Rob Scallon by Rob Scallon

8 August 2019

Rob Scallon, an indie musician from Chicago, Illinois brings us his fourth album, named after himself.
Rob is a talented musician, but is relatively unknown in the music world. His songs’ Youtube videos mostly average under 50 thousand views, with a handful of songs over because of referrals from popular YouTubers. These statistics would make him somewhat known within the indie and YouTube communities, on a nationwide level, compare him to someone like Justin Bieber, and he just seems like another artist trying to make it.
All of the music on this album is solo, fingerstyle guitar. What does this mean? The songs on this album are instrumental, no lyrics, just pure nylon strings. His other albums also contain this style of music, or may use other instruments.
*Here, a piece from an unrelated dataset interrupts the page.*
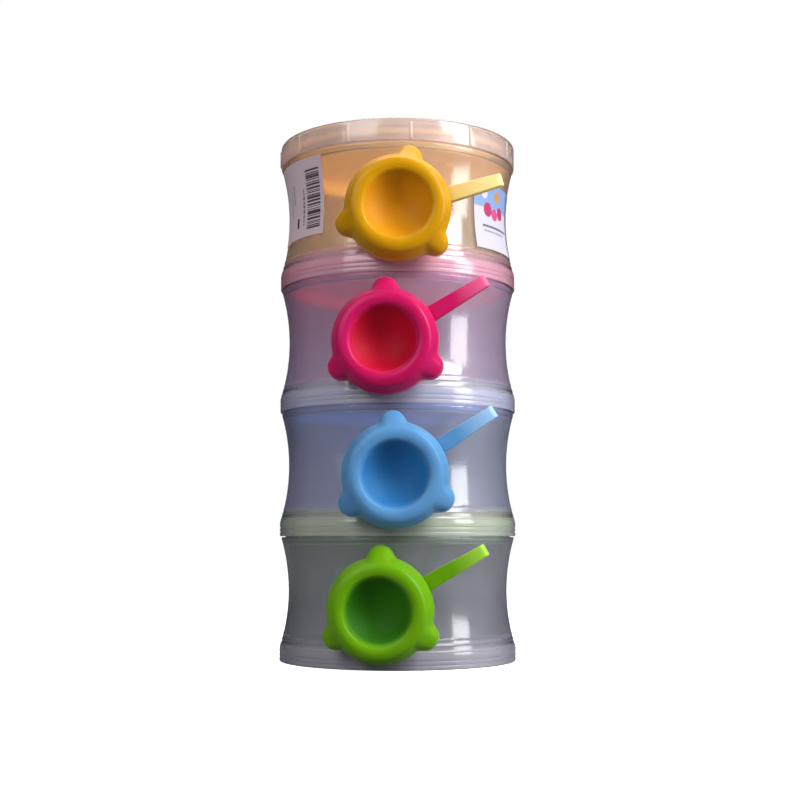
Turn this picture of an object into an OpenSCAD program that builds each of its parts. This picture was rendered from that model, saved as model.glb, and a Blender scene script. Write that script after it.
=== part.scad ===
// Stackable formula dispenser: four clear cups, each with a side spout, a coloured
// snap-in inner lid and a tethered spout cap, under one clear top lid.
// +Z is up. The origin is the centre of the open socket under the lowest cup.
// The spouts face -Y. Tier 0 is the lowest cup.

/* [Stack] */
// Height from one cup's lower edge to the next cup's lower edge
tier_pitch = 47.5; // [46.5:0.1:49]
// Outer radius of a cup at its lower rim
rim_r = 45.4; // [45.2:0.1:45.8]
// Outer radius of a cup at its waist
waist_r = 42; // [41.8:0.1:42.4]
// Wall thickness of the cups and of the top lid
wall = 1.4; // [1.2:0.1:1.5]
// Outer radius of the neck that stands on top of a cup
neck_r = 43.2; // [43:0.1:43.2]
// Radial gap between a neck and the socket that fits over it
neck_gap = 0.3; // [0.2:0.05:0.4]
// Height of the neck above the seam
neck_rise = 2.9; // [2.7:0.1:3]

/* [Spout] */
// Height of a spout's axis above its cup's lower edge
spout_z = 21.5; // [21.5:0.1:22]
// Radius of the pouring bore
bore_r = 13.4; // [12.5:0.1:13.4]
// Outer radius of the spout tube
tube_r = 15.4; // [15.2:0.1:15.6]
// Distance from the stack's axis to the spout's mouth
mouth_w = 52; // [51.5:0.1:52.5]

/* [Spout cap] */
// Outer radius of the cap's skirt
cap_r = 19; // [18.8:0.1:19.8]
// Depth of the cap from its rear edge to its front crest
cap_depth = 10; // [9.5:0.1:10.5]
// Radius of the front ring where it meets the flank
face_r = 16.7; // [16.4:0.1:17.2]
// Radial distance to the tip of a thumb lug
lug_reach = 23; // [22.2:0.1:23.4]

/* [Tether] */
// Distance from the spout's axis to the fold of the longest strap
strap_reach = 43; // [40:0.1:45]
// Strap width at the cap
strap_w = 5.6; // [4:0.1:6]
// Strap width at the fold
strap_tip_w = 4.4; // [3:0.1:5]
// Strap thickness
strap_t = 1.2; // [1:0.1:1.2]

/* [Top lid] */
// Height of the top lid
lid_h = 8.4; // [7:0.1:9]
// Number of grip ribs round the lid
rib_count = 12; // [6:1:24]

/* [Hidden] */
$fn = 96;

// One entry per tier, from the lowest up
tier_color = ["#7AB51D", "#6FA8DC", "#D81B60", "#E5B100"];
clear_plastic = [0.86, 0.88, 0.93, 0.45];
// Spout direction, in degrees from -Y, positive towards +X
spout_turn = [-7, -1, -5, 0];
// Direction of the strap, in degrees above the horizontal
strap_angle = [30, 33, 31, 16];
// How much nearer the spout each strap happens to fold
strap_short = [0, 1, 1, 4];
// Turn of the three lugs from one that points straight up
lug_turn = [0, 3, 0, -13];

eps = 0.01;
top_tier = len(tier_color) - 1;

// Cup: heights are above its own lower edge
seam_gap = 0.3;
body_h = tier_pitch - seam_gap;
waist_z = 27;
flare_z = 5.2;
flare = rim_r - waist_r;
// Radius of the arc that draws the waist between the two flares
waist_arc = (pow(waist_z - flare_z, 2) + pow(flare, 2)) / (2 * flare);
socket_r = neck_r + neck_gap;
floor_z = 6.6;
chamber_z = floor_z + wall;
chamber_fillet = 2;
// Inner radius of the wall where the floor fillet ends
fillet_r = waist_r - wall + pow(waist_z - chamber_z - chamber_fillet, 2) / (2 * waist_arc);
ring_depth = 0.25;
ring_h = 0.5;
ring_heights = [1.4, 3];

// Inner lid: heights are above the seam that it closes
lid_seat_gap = 0.05;
lid_seat = neck_rise + lid_seat_gap;
lid_panel = 1.2;
lid_edge_top = 5.1;
lid_edge_w = 1.8;
plug_gap = 0.2;
plug_r = neck_r - wall - plug_gap;
plug_wall = 1.2;
plug_drop = 1.6;
pull_bar = [24, 2.2];

// Spout: distances w run outwards along the spout, from the stack's axis
tube_start = 30;
bead_w = 47.9;
bead_out = 0.35;
collar_w = 46;
collar_t = 1.6;
collar_gap = 0.2;
collar_r = 18.2;
cap_w = 48;

// Cap: depths are measured forwards from its rear edge
groove_r = 17.6;
groove_depth = 5.6;
cap_plug_r = bore_r - 0.15;
cap_plug_start = 0.8;
// The flank slopes in from here to the front ring
flank_d = 4.6;
crest_r = 2.4;
crest_centre = [face_r - crest_r, cap_depth - crest_r];
flank_reach = [cap_r - crest_centre[0], flank_d - crest_centre[1]];
crest_turn = atan2(flank_reach[1], flank_reach[0]) + acos(crest_r / norm(flank_reach));
// Where the flank touches the rounded front
crest_touch = crest_centre + crest_r * [cos(crest_turn), sin(crest_turn)];
lip_r = 1.1;
mouth_r = 12;
dish_r = 11.5;
dish_edge = 7.8;
dish_middle = 2.2;
// Radius of the ball that the dish is a part of
dish_ball = (pow(dish_r, 2) + pow(dish_edge - dish_middle, 2)) / (2 * (dish_edge - dish_middle));
lug_r = 5;
lug_t = 3.5;

strap_front = cap_w + 0.6;
fold_r = (strap_front + strap_t - collar_w) / 2;
fold_w = collar_w + fold_r;
strap_gap = 0.1;

rib_r = 0.8;
rib_turn = 6;
rib_out = 0.4;
lid_edge_round = 1;
lid_panel_r = 39;
lid_panel_depth = 0.4;
label_t = 0.25;
label_bond = 0.02;
// Each label: first azimuth, last azimuth, lower height, upper height
left_label_place = [-84, -40, 16.5, 45.5];
right_label_place = [42, 84, 11.5, 36.5];

// Moves a shape to a tier's lower edge
module at_tier(tier) {
  translate([0, 0, tier * tier_pitch]) children();
}

// Turns x, y, z into sideways, up and outwards along a tier's spout
module at_spout(tier) {
  at_tier(tier)
    rotate([0, 0, spout_turn[tier]])
      translate([0, 0, spout_z])
        rotate([90, 0, 0]) children();
}

// Half outline of a cup with its neck, filled to the axis
module cup_outline() {
  difference() {
    union() {
      square([rim_r, body_h]);
      square([neck_r, tier_pitch + neck_rise]);
    }
    translate([waist_r + waist_arc, waist_z]) circle(r = waist_arc, $fn = 180);
    for (z = ring_heights)
      translate([rim_r - ring_depth, z]) square([1, ring_h]);
  }
}

// Half outline of the powder chamber and the neck's bore
module chamber_outline() {
  straight_z = chamber_z + chamber_fillet;
  difference() {
    translate([0, straight_z]) square([rim_r, body_h - wall - straight_z]);
    translate([waist_r + waist_arc, waist_z]) circle(r = waist_arc + wall, $fn = 180);
  }
  translate([0, chamber_z]) square([fillet_r - chamber_fillet, chamber_fillet + eps]);
  translate([fillet_r - chamber_fillet, straight_z]) circle(r = chamber_fillet);
  translate([0, body_h - wall - eps]) square([neck_r - wall, tier_pitch]);
}

module tier_cup(tier) {
  color(clear_plastic)
    difference() {
      union() {
        at_tier(tier) rotate_extrude() cup_outline();
        at_spout(tier) translate([0, 0, tube_start]) cylinder(r = tube_r, h = mouth_w - tube_start);
        at_spout(tier) translate([0, 0, bead_w]) rotate_extrude()
          translate([tube_r, 0]) circle(r = bead_out, $fn = 24);
      }
      at_tier(tier) rotate_extrude() chamber_outline();
      at_tier(tier) translate([0, 0, -eps]) cylinder(r = socket_r, h = floor_z + eps);
      at_spout(tier) translate([0, 0, tube_start]) cylinder(r = bore_r, h = mouth_w);
    }
}

// Half outline of an inner lid: panel, raised edge and plug ring
module inner_lid_outline() {
  translate([0, lid_seat]) square([neck_r, lid_panel]);
  translate([neck_r - lid_edge_w, lid_seat]) square([lid_edge_w, lid_edge_top - lid_seat]);
  translate([plug_r - plug_wall, -plug_drop]) square([plug_wall, lid_seat + plug_drop + eps]);
}

module inner_lid(tier) {
  color(tier_color[tier])
    at_tier(tier + 1) {
      rotate_extrude() inner_lid_outline();
      translate([-pull_bar[0] / 2, -pull_bar[1] / 2, lid_seat])
        cube([pull_bar[0], pull_bar[1], lid_edge_top - lid_seat]);
    }
}

// Half outline of a spout cap: a sloping flank, a rounded front ring and a round dish
module cap_outline() {
  lip_d = cap_depth - lip_r;
  lip_x = mouth_r + lip_r;
  difference() {
    union() {
      polygon([
        [0, 0], [cap_r, 0], [cap_r, flank_d], crest_touch, crest_centre, [crest_centre[0], cap_depth],
        [lip_x, cap_depth], [lip_x, lip_d], [0, lip_d]
      ]);
      translate(crest_centre) circle(r = crest_r);
      translate([lip_x, lip_d]) circle(r = lip_r, $fn = 48);
    }
    // dish in the front
    polygon([
      [0, cap_depth + 1], [mouth_r, cap_depth + 1], [mouth_r, lip_d], [dish_r, dish_edge], [0, dish_edge]
    ]);
    intersection() {
      translate([0, dish_middle + dish_ball]) circle(r = dish_ball);
      square([dish_r, dish_edge + eps]);
    }
    // groove that takes the spout's mouth
    translate([cap_plug_r, -1]) square([groove_r - cap_plug_r, groove_depth + 1]);
    // hollow back of the plug
    translate([0, -1]) square([cap_plug_r + eps, cap_plug_start + 1]);
  }
}

module spout_cap(tier) {
  color(tier_color[tier])
    at_spout(tier) translate([0, 0, cap_w]) {
      rotate_extrude() cap_outline();
      for (turn = [0, 120, 240])
        rotate([0, 0, 90 + turn + lug_turn[tier]])
          difference() {
            translate([lug_reach - lug_r, 0, 0]) cylinder(r = lug_r, h = lug_t);
            translate([0, 0, -1]) cylinder(r = (cap_r + groove_r) / 2, h = lug_t + 2);
          }
    }
}

module strap_collar(tier) {
  color(tier_color[tier])
    at_spout(tier) translate([0, 0, collar_w])
      difference() {
        cylinder(r = collar_r, h = collar_t);
        translate([0, 0, -1]) cylinder(r = tube_r + collar_gap, h = collar_t + 2);
      }
}

// Side outline of the folded strap: x outwards from the spout's axis, y along the spout
module strap_outline(reach) {
  fold_x = reach - fold_r;
  translate([collar_r - 1, collar_w]) square([fold_x - collar_r + 1, strap_t]);
  translate([cap_r + strap_gap, strap_front]) square([fold_x - cap_r - strap_gap, strap_t]);
  intersection() {
    translate([fold_x, fold_w]) difference() {
      circle(r = fold_r, $fn = 48);
      circle(r = fold_r - strap_t, $fn = 48);
    }
    translate([fold_x, collar_w - 1]) square([fold_r + 1, 2 * fold_r + 2]);
  }
}

module cap_strap(tier) {
  color(tier_color[tier])
    at_spout(tier) rotate([0, 0, strap_angle[tier]])
      intersection() {
        rotate([90, 0, 0]) linear_extrude(height = 2 * strap_w, center = true)
          strap_outline(strap_reach - strap_short[tier]);
        translate([0, 0, collar_w - 1]) linear_extrude(height = 2 * fold_r + 2)
          polygon([
            [0, strap_w / 2], [collar_r, strap_w / 2], [strap_reach + 1, strap_tip_w / 2],
            [strap_reach + 1, -strap_tip_w / 2], [collar_r, -strap_w / 2], [0, -strap_w / 2]
          ]);
      }
}

// Half outline of the top lid: a plate, a skirt and a rounded top edge
module top_lid_outline() {
  difference() {
    union() {
      square([rim_r, lid_h - lid_edge_round]);
      square([rim_r - lid_edge_round, lid_h]);
      translate([rim_r - lid_edge_round, lid_h - lid_edge_round]) circle(r = lid_edge_round);
    }
    translate([0, -1]) square([socket_r, lid_h - 1.2 + 1]);
    translate([0, lid_h - lid_panel_depth]) square([lid_panel_r, 1]);
  }
}

module top_lid() {
  color(clear_plastic)
    at_tier(top_tier + 1) {
      rotate_extrude() top_lid_outline();
      for (i = [0:rib_count - 1])
        rotate([0, 0, rib_turn - 90 + i * 360 / rib_count])
          translate([rim_r - rib_r + rib_out, 0, 0.4]) cylinder(r = rib_r, h = lid_h - 2);
    }
}

// Thin shell that lies on a cup's waist between two azimuths and two heights
module label(place) {
  at_tier(top_tier)
    rotate([0, 0, place[0] - 90])
      rotate_extrude(angle = place[1] - place[0])
        intersection() {
          translate([waist_r + waist_arc, waist_z]) difference() {
            circle(r = waist_arc + label_bond, $fn = 180);
            circle(r = waist_arc - label_t, $fn = 180);
          }
          translate([0, place[2]]) square([rim_r + 1, place[3] - place[2]]);
        }
}

module left_label() {
  color("#D8D8DE") label(left_label_place);
}

module right_label() {
  color("#A9C3E8") label(right_label_place);
}

tier_cup(0);  // green_tier_cup
inner_lid(0);  // green_inner_lid
spout_cap(0);  // green_spout_cap
cap_strap(0);  // green_cap_strap
strap_collar(0);  // green_strap_collar
tier_cup(1);  // blue_tier_cup
inner_lid(1);  // blue_inner_lid
spout_cap(1);  // blue_spout_cap
cap_strap(1);  // blue_cap_strap
strap_collar(1);  // blue_strap_collar
tier_cup(2);  // pink_tier_cup
inner_lid(2);  // pink_inner_lid
spout_cap(2);  // pink_spout_cap
cap_strap(2);  // pink_cap_strap
strap_collar(2);  // pink_strap_collar
tier_cup(3);  // yellow_tier_cup
inner_lid(3);  // yellow_inner_lid
spout_cap(3);  // yellow_spout_cap
cap_strap(3);  // yellow_cap_strap
strap_collar(3);  // yellow_strap_collar
top_lid();
left_label();
right_label();
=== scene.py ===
import math

import bpy
from mathutils import Matrix, Vector


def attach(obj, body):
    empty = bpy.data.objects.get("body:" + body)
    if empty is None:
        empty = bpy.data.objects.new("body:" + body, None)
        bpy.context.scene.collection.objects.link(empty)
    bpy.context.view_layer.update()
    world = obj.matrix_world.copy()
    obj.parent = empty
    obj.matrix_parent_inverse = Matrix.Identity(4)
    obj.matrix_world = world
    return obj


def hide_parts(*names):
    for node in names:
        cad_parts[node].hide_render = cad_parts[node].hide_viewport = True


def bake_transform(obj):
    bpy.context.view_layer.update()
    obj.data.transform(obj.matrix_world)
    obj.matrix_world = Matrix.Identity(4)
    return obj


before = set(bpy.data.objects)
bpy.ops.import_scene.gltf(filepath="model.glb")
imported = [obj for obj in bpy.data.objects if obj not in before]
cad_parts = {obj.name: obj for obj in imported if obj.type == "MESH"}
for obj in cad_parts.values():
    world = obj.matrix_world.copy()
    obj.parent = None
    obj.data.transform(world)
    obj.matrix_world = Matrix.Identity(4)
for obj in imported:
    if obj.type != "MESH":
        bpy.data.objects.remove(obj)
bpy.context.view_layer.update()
bpy.ops.object.select_all(action="DESELECT")
scene = bpy.context.scene

mm = 0.001
weldDistance = 0.002 * mm
colours = ["green", "blue", "pink", "yellow"]  # tiers from the lowest up
topTier = len(colours) - 1

stack = {
    "pitch": 47.5,  # from one cup's lower edge to the next, mm
    "spoutHeight": 21.5,  # spout axis above its cup's lower edge, mm
    "spoutTurn": [-7, -1, -5, 0],  # degrees from -Y, positive towards +X
    "lugTurn": [0, 3, 0, -13],  # degrees
    "strapAngle": [30, 33, 31, 16],  # degrees above the horizontal
    "strapReach": [43, 42, 42, 39],  # mm from the spout axis to the fold
    "highlightLength": [12, 14, 12, 34],  # mm of strap that gets the painted highlight, lightest at the fold
}


# small tools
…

This album, being completely instrumental, may be a huge downside and turn-off to many people. What is music without lyrics, many people would wonder. The catch of Rob’s music is the catchy melodies created, and the unorthodox techniques he uses in his songs.
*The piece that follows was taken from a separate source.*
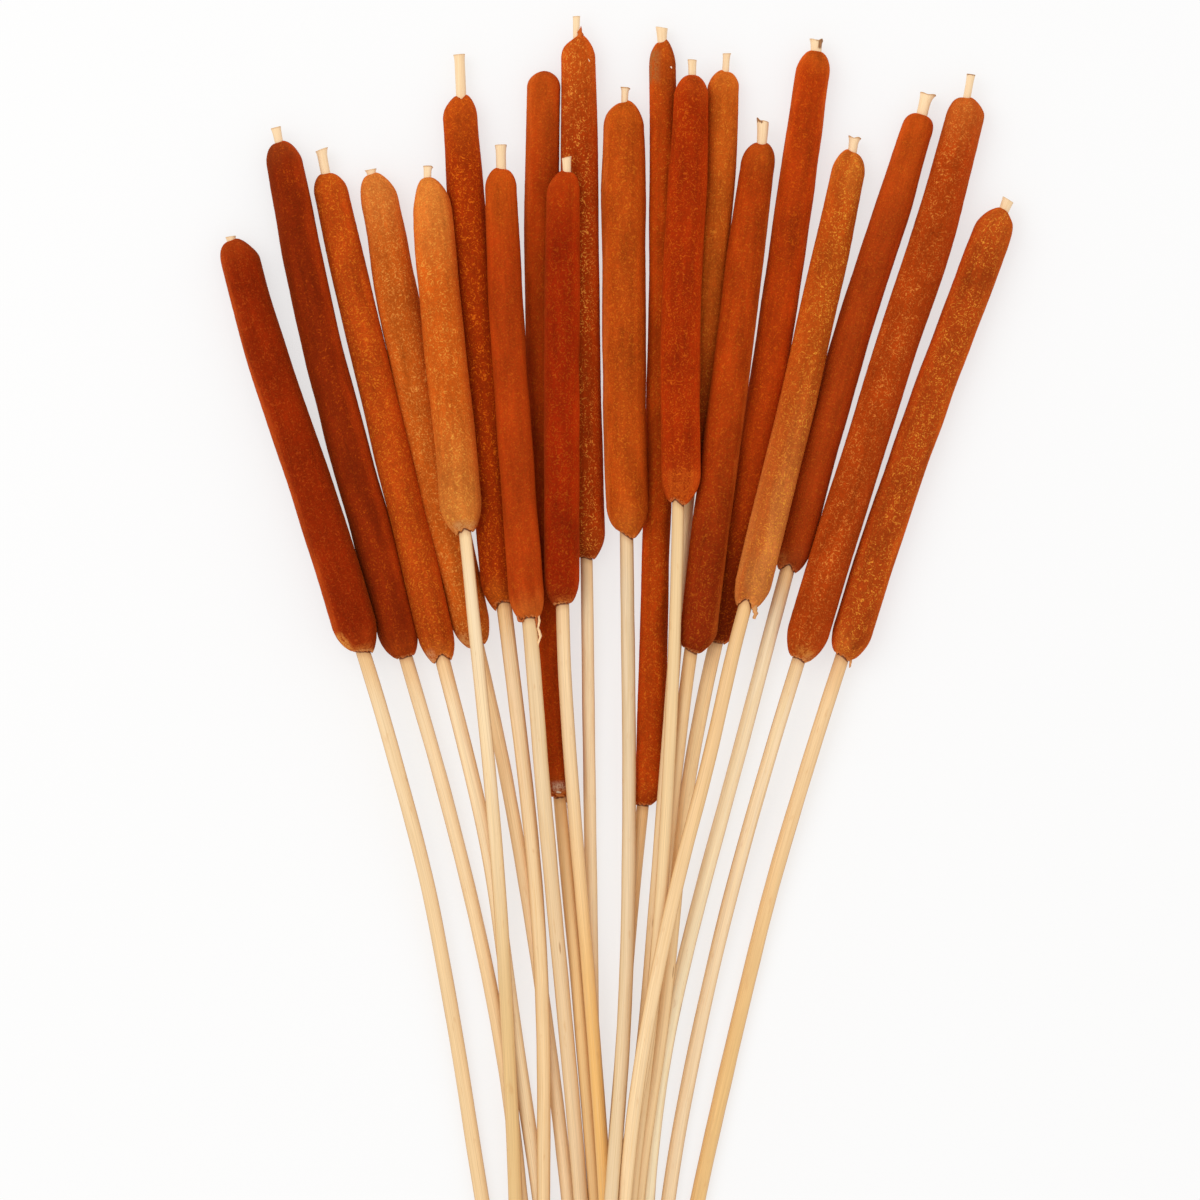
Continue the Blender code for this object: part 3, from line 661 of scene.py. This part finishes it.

One such technique is featured in his song “Summer,” soon after the song begins, you will notice that he will let notes ring out, and hits the wood body of his acoustic guitar. If you were to watch the official music video on YouTube, this is not a separate track where he hits the wood- he moves his hands from the fret board and normal strumming position to do this, effectively adding percussion to the song. As an actual guitarist, this is very difficult to pull off. The melody itself is very harmonious, relaxing, and catchy, made possible by the very intricate movements Rob makes to play some of these notes.
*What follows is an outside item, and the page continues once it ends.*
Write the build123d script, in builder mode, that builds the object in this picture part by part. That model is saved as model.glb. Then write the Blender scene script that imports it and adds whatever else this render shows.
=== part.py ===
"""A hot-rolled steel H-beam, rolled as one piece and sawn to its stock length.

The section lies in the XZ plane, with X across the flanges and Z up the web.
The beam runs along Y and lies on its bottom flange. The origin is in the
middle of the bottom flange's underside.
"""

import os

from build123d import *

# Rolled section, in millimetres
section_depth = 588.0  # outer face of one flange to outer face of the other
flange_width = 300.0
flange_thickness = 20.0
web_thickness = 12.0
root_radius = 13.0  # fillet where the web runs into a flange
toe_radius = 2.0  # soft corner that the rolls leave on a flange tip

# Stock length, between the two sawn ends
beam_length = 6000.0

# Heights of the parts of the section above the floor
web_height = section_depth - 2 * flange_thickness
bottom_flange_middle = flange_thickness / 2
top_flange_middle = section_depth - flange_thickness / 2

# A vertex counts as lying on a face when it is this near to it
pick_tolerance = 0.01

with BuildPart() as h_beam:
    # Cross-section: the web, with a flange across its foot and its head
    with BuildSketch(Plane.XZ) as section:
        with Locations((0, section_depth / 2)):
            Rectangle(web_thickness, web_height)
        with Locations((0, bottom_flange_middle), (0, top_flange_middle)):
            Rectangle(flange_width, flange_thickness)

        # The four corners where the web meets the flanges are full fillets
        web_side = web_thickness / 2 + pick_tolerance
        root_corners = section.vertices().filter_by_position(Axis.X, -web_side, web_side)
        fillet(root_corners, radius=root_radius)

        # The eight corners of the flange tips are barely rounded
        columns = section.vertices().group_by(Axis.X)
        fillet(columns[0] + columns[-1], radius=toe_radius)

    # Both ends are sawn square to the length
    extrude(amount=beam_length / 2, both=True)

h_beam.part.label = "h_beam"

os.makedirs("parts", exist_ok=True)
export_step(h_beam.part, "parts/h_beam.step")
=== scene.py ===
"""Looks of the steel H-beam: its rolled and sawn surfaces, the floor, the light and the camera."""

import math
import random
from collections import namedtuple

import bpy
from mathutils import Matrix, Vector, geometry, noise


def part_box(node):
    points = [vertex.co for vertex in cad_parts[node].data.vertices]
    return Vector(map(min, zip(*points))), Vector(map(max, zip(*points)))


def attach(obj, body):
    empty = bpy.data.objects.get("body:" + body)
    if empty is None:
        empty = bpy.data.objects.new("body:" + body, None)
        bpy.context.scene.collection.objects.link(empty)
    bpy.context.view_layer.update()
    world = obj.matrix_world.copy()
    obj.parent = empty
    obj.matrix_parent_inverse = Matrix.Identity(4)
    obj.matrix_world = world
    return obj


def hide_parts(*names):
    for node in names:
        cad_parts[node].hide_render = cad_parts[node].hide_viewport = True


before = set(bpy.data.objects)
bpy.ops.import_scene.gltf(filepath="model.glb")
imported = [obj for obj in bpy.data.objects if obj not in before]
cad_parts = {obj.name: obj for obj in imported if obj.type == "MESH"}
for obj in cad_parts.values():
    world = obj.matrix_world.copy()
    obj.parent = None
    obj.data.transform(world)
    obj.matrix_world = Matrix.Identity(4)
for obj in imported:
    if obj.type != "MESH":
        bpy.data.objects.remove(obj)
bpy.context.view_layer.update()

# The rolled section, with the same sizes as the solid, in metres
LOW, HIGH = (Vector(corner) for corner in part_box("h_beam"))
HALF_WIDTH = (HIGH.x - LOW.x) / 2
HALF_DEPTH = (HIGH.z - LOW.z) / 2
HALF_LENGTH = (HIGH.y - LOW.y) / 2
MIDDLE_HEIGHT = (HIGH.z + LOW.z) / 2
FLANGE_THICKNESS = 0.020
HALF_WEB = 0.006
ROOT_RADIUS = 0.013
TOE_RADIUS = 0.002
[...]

Another such technique he uses is called tapping, but done differently. Tapping is used by several guitarists, and is when you hit the fretboard hard enough to create the note, requiring no strum. Most see tapping as a heavy metal move, used by legends such as Randy Rhoads in the song “Crazy Train” and Eddie Van Halen, in many of his songs.
However, this style of tapping, is more unconventional and rarely seen. Rob describes it himself as, “meant to play the guitar like a piano.” On the piano, bass is played with the left hand, and the melody is played with the right, and Rob translates this to guitar, creating another very interesting, catchy, and relaxing song.
This album is overall catchy and harmonious. These songs are the types of songs in the background you picture yourself relaxing on the beach or watching the sunset with. Anyone can use this as a de-stresser, a relaxer, or inspiration.